Walk through that door this Christmas. Meet the God at the heart of all the loves you have ever known in your entire life. The love of parents, brothers, sisters, grandparents, relatives, friends, lovers and spouse or partner. Meet the God who has always been there loving you through all your loves, take his hand at the door of your heart and walk into God’s love each day until you begin that eternal day of God’s infinite love. Christmas is about love.
Thanx. I had the same response as the two readers above. It comes at a very appropriate time…I have just become a grandmother, and I am struggling in a relationship.

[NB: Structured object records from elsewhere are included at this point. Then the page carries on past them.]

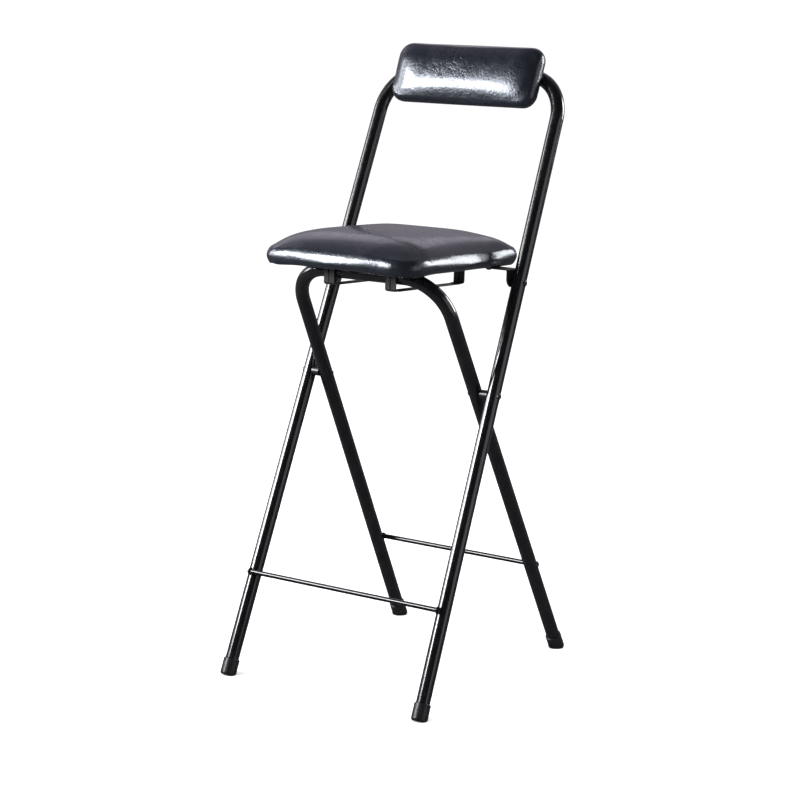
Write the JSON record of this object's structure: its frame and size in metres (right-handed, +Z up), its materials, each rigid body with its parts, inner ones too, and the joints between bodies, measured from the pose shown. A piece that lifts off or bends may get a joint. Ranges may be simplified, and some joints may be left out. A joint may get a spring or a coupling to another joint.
{
  "type": "folding bar stool with backrest",
  "caption": "Folding bar-height stool with two crossed leg frames of bent steel tube, footrest rods, foot caps, and a padded seat and backrest.",
  "frame": {"origin": "on the floor, midway between the front and the rear feet and between the left and the right legs, with the stool open", "axes": "+Z up, -Y to the sitter's front, +X to the stool's right as seen from the front"},
  "size_m": [0.4022, 0.4555, 0.9866],
  "materials": {
    "gloss_black_tube": "gloss powder coat",
    "gloss_black_rod": "gloss powder coat",
    "black_cap_plastic": "satin moulded plastic",
    "black_rivet_steel": "satin black",
    "black_nylon": "matt",
    "black_leatherette": "glossy, fine grain",
    "plywood": "raw",
    "black_lining": "non-woven",
    "black_bracket_steel": "semi-gloss black",
    "zinc_screw": "zinc plated"
  },
  "bodies": {
    "main_frame": {"main_frame_tube": "gloss_black_tube", "front_footrest_rod": "gloss_black_rod", "front_foot_cap_left": "black_cap_plastic", "front_foot_cap_right": "black_cap_plastic", "pivot_rivet_left": "black_rivet_steel", "pivot_rivet_right": "black_rivet_steel", "hinge_rivet_left": "black_rivet_steel", "hinge_rivet_right": "black_rivet_steel", "pivot_spacer_left": "black_nylon", "pivot_spacer_right": "black_nylon", "hinge_washers": "black_nylon", "backrest_board": "plywood", "backrest_cushion": "black_leatherette", "backrest_back_panel": "black_lining", "backrest_bolts": "zinc_screw", "backrest_tee_nuts": "zinc_screw"},
    "rear_leg_frame": {"rear_leg_tube": "gloss_black_tube", "rear_footrest_rod": "gloss_black_rod", "rear_foot_cap_left": "black_cap_plastic", "rear_foot_cap_right": "black_cap_plastic"},
    "seat": {"seat_board": "plywood", "seat_cushion": "black_leatherette", "seat_bottom_cover": "black_lining", "seat_guide_front_left": "black_bracket_steel", "seat_guide_front_right": "black_bracket_steel", "seat_guide_rear_left": "black_bracket_steel", "seat_guide_rear_right": "black_bracket_steel", "guide_screws": "zinc_screw", "hinge_bracket_left": "black_bracket_steel", "hinge_bracket_right": "black_bracket_steel", "bracket_screws": "zinc_screw"}
  },
  "joints": [
    {"name": "rear_leg_fold", "type": "hinge", "parent": "main_frame", "child": "rear_leg_frame", "pos_m": [0, -0.0082, 0.46534], "axis": [-1, 0, 0], "range_deg": [0, 49.5]},
    {"name": "seat_fold", "type": "hinge", "parent": "main_frame", "child": "seat", "pos_m": [0, 0.0665, 0.6321], "axis": [-1, 0, 0], "range_deg": [0, 104]}
  ],
  "couplings": [
    {"joint": "seat_fold", "follows": "rear_leg_fold", "ratio": 2.1}
  ]
}
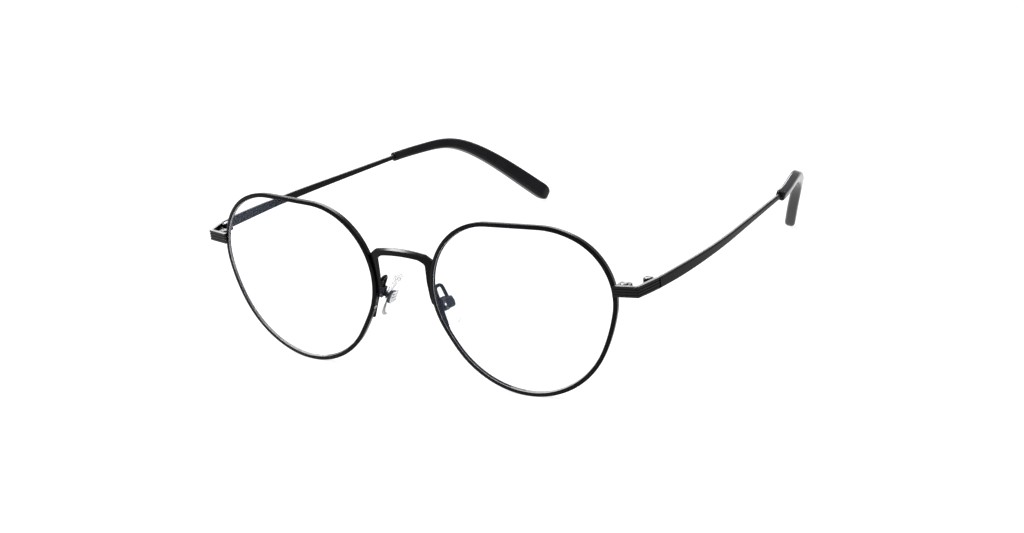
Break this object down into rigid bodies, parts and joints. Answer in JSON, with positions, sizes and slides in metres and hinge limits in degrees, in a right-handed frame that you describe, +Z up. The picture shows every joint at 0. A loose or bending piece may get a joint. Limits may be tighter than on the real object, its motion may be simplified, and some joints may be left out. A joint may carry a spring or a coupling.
{
  "type": "round wire eyeglasses",
  "caption": "Full-rim wire eyeglasses with softly angular round lenses, high bridge bar, adjustable nose pads and folding temples with down-curved tips.",
  "frame": {"origin": "middle of the pair's bounding box, on the plane it stands on; the lower rims and the temple tips touch that plane", "axes": "+X to the wearer's left, across the widest extent; +Y from the lenses back towards the ears; +Z up"},
  "size_m": [0.1372, 0.1321, 0.0452],
  "materials": {
    "black_metal": "semi-gloss black",
    "dark_steel": "darkened screws",
    "clear_lens": "clear with a faint blue anti-reflection film",
    "black_acetate": "glossy black",
    "clear_silicone": "clear, soft",
    "pad_insert_plate": "blue-grey plate inside the pad"
  },
  "bodies": {
    "front": {"bridge": "black_metal", "left_rim": "black_metal", "right_rim": "black_metal", "left_lens": "clear_lens", "right_lens": "clear_lens", "left_end_piece": "black_metal", "right_end_piece": "black_metal", "left_closing_block_upper": "black_metal", "right_closing_block_upper": "black_metal", "left_closing_block_lower": "black_metal", "right_closing_block_lower": "black_metal", "left_rim_screw": "dark_steel", "right_rim_screw": "dark_steel", "left_front_hinge": "black_metal", "right_front_hinge": "black_metal", "left_hinge_screw": "dark_steel", "right_hinge_screw": "dark_steel", "left_pad_arm": "black_metal", "right_pad_arm": "black_metal", "left_pad_box": "black_metal", "right_pad_box": "black_metal", "left_pad_screw": "dark_steel", "right_pad_screw": "dark_steel"},
    "left_temple_arm": {"left_temple_hinge": "black_metal", "left_temple": "black_metal", "left_temple_tip": "black_acetate"},
    "right_temple_arm": {"right_temple_hinge": "black_metal", "right_temple": "black_metal", "right_temple_tip": "black_acetate"},
    "left_pad_body": {"left_nose_pad": "clear_silicone", "left_pad_insert": "pad_insert_plate"},
    "right_pad_body": {"right_nose_pad": "clear_silicone", "right_pad_insert": "pad_insert_plate"}
  },
  "joints": [
    {"name": "left_temple_fold", "type": "hinge", "parent": "front", "child": "left_temple_arm", "pos_m": [0.06545, -0.0543, 0.02996], "axis": [0, 0, 1], "range_deg": [0, 78]},
    {"name": "right_temple_fold", "type": "hinge", "parent": "front", "child": "right_temple_arm", "pos_m": [-0.06545, -0.0543, 0.02996], "axis": [0, 0, -1], "range_deg": [0, 72]},
    {"name": "left_pad_rock", "type": "hinge", "parent": "front", "child": "left_pad_body", "pos_m": [0.0107, -0.05945, 0.02051], "axis": [-0.2031, -0.9791, -0.01], "range_deg": [-8, 8]},
    {"name": "right_pad_rock", "type": "hinge", "parent": "front", "child": "right_pad_body", "pos_m": [-0.0107, -0.05945, 0.02051], "axis": [-0.2031, 0.9791, 0.01], "range_deg": [-8, 8]}
  ]
}
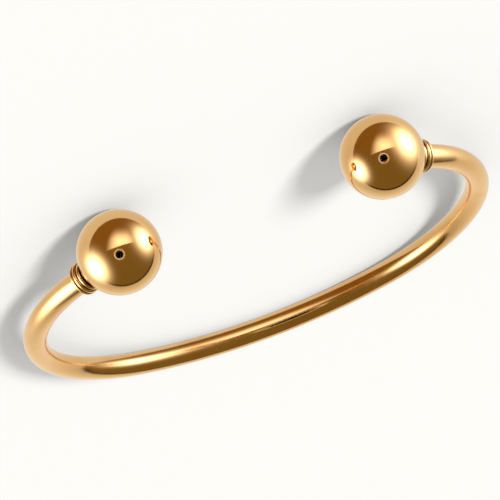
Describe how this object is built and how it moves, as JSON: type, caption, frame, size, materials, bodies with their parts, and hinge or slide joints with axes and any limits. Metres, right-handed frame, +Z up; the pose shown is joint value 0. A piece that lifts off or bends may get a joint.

Wow. So many things to ponder with this one. But I love this: “He has worked in your heart and shaped your life since the day you were born so that you could join him in love for that very special person.” so true – for both the easy-to-love and the hard-to-love.
Amen and Amen. Thank you Robert. A good word for me today!
You have given me a whole new way of understanding how and why I love someone, or why I need to love someone. I have always thought of seeing God in each one I meet, because God made them; but thinking of encountering God in them because he is there first loving them lights a bonfire where i had conceived of a candle. Thank you.